Monday, January 31, 2011

Basic Ledes . . . Ledes Vs. Nut Grafs

Take a look at this lede:

In hopes of clearing many vagrants from downtown city streets, a number of bus tickets will be offered to homeless individuals. Mayor Datolli recently announced that she will introduce a new panhandling ordinance to the city council on Tuesday.

Now, is this a lede, or a lede and a nut graf smushed together?

I'd argue it could be the latter. Let's split the graf into two grafs:

In hopes of clearing many vagrants from downtown city streets, a number of bus tickets will be offered to homeless individuals.

Mayor Datolli recently announced that she will introduce a new panhandling ordinance to the city council on Tuesday.

The first graf is a bare minimum account. The second graf expands on the first and offers additional details. That's a pure definition of a lede/nut graf combo.

Here's a very general but good rule of thumb on whether you have a lede or a lede/nut graf mashup: is your lede more than one sentence? If so, most times it's the latter.

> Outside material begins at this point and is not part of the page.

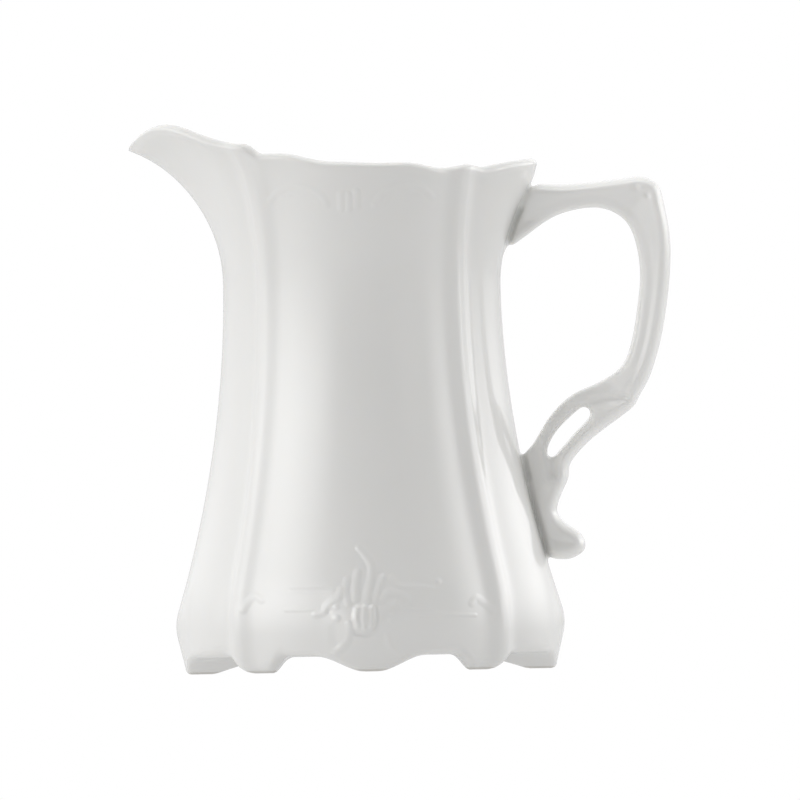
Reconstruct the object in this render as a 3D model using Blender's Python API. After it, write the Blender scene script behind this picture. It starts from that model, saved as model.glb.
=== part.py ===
"""A porcelain cream jug: a waisted round vessel with four ribs, a flared pouring lip and a scalloped
foot ring, and a separately cast scroll handle luted on with slip at two places.

Lengths are in millimetres and MM turns them into metres. The foot stands on z = 0, the spout points
along -X and the handle along +X. Sections are described by the angle from the spout, in degrees,
and both sides of the jug are alike.
"""

import math

import bmesh
import bpy

MM = 0.001

# Overall reach
SPOUT_REACH = 44.4
HANDLE_REACH = 58.6
AXIS_X = (SPOUT_REACH - HANDLE_REACH) / 2

# Vessel wall
WAIST_Z = 74.0
WAIST_RADIUS = 26.5
BULGE_Z = 9.5
BULGE_RADIUS = 37.45
FOOT_RADIUS = 35.2
FOOT_DRAFT = 0.24
WALL = 2.3
WAIST_OFFSET = -0.5

# Ribs at 45 degrees to the spout and handle
RIB_HEIGHT = 1.6
RIB_WIDTH = 2.5
PANEL_DROP = 1.6

# Flare above the waist
SIDE_FLARE = 2.0
SPOUT_FLARE = 15.4
SPOUT_CURL = 0.2
SPOUT_SPREAD = 28.0
SPOUT_PINCH = 0.3
HANDLE_FLARE = 5.2
HANDLE_SPREAD = 18.0

# Foot and floor: the underside is a shallow dome, cut by arches between the tabs and the ribs' toes
DOME_HEIGHT = 5.4
DOME_RADIUS = 29.8
ARCH_HEIGHT = 3.0
TAB_END = 2.0
ARCH_TOP_START = 17.5
SIDE_ARCH_TOP_END = 28.0
SIDE_TOE = 35.4
END_ARCH_TOP_END = 36.0
END_TOE = 48.0
TAB_EDGE = 1.2
TOE_EDGE = 2.4
TAB_BLEND = 1.6
PANEL_BLEND = 5.0
FLOOR_Z = 8.4
FLOOR_RADIUS = 22.0

# Mesh density
COLUMNS = 96
DOME_ROWS = 8
OUTER_ROWS = 18
INNER_ROWS = 8
RIM_ROWS = 4

# Handle and its slip joints
GAP = 0.3
SLIP = 0.8
HANDLE_HALF_WIDTH = 3.7
HANDLE_ROUNDING = 1.0
SLIP_HALF_WIDTH = 3.0
UPPER_ROOT = (81.2, 91.8)
LOWER_ROOT = (21.0, 41.6)


def mix(a, b, share):
    """The value a given share of the way from a to b."""
    return a + (b - a) * share


def step(start, end, value):
    """A smooth rise from 0 at start to 1 at end."""
    share = min(max((value - start) / (end - start), 0.0), 1.0)
    return share * share * (3 - 2 * share)


def bell(offset, spread):
    """A bell curve of height 1."""
    return math.exp(-0.5 * (offset / spread) ** 2)


def smooth_min(a, b, blend):
    """The lesser of a and b, with the corner between them rounded."""
    overlap = max(blend - abs(a - b), 0.0) / blend
    return min(a, b) - overlap * overlap * blend / 4


def rim_height(angle):
    """Height of the rim at an angle from the spout."""
    spout = 101.0 + 4.1 * math.exp(-(((angle - 20) / 13.2) ** 2))
    panel = 97.1 + 0.4 * step(100, 76, angle) + 1.7 * step(79, 58, angle) - 1.2 * step(108, 126, angle)
    handle = 97.4 - 1.5 * ((180 - angle) / 33) ** 2
    height = mix(spout, panel, step(46, 51, angle))
    height = mix(height, handle, step(143, 149, angle))
    return height + 0.65 * bell(angle - 137.5, 4.5) - 0.45 * math.sin(math.radians(angle))


def off_panel_angle(angle):
    """Angle from the middle of the nearest panel, which lies in line with the spout, the handle or a side."""
    return 45 - abs(angle % 90 - 45)


def plain_radius(angle, z):
    """Radius of the vessel before its ribs and panels are formed."""
    rise = max(WAIST_Z - z, 0.0) / (WAIST_Z - BULGE_Z)
    wall = WAIST_RADIUS + (BULGE_RADIUS - WAIST_RADIUS) * rise**1.93
    blend = mix(TAB_BLEND, PANEL_BLEND, step(4, 16, off_panel_angle(angle)))
    radius = smooth_min(wall, FOOT_RADIUS + FOOT_DRAFT * z, blend)
    up = max(z - WAIST_Z, 0.0) / (rim_height(angle) - WALL / 2 - WAIST_Z)
    radius += SIDE_FLARE * up**2.2
    radius += SPOUT_FLARE * bell(angle, SPOUT_SPREAD) * mix(up**2.2, up**10, SPOUT_CURL)
    radius += HANDLE_FLARE * bell(180 - angle, HANDLE_SPREAD) * smooth_min(1.25 * up**1.7, 1.0, 0.12)
    return radius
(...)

I know it looks weird to have such short paragraphs, but that's how we do it in journalism. It's to more clearly have each new idea and/or unit of thought stand out for readers, and for ease of editing via editors who can simply cut out an entire short graf instead of having to take out parts of a long graf.

(BTW, if you get a paper back from me and see I've written in an L-shaped figure at the start of one of your sentences, that indicates a point I'd create a new paragraph.)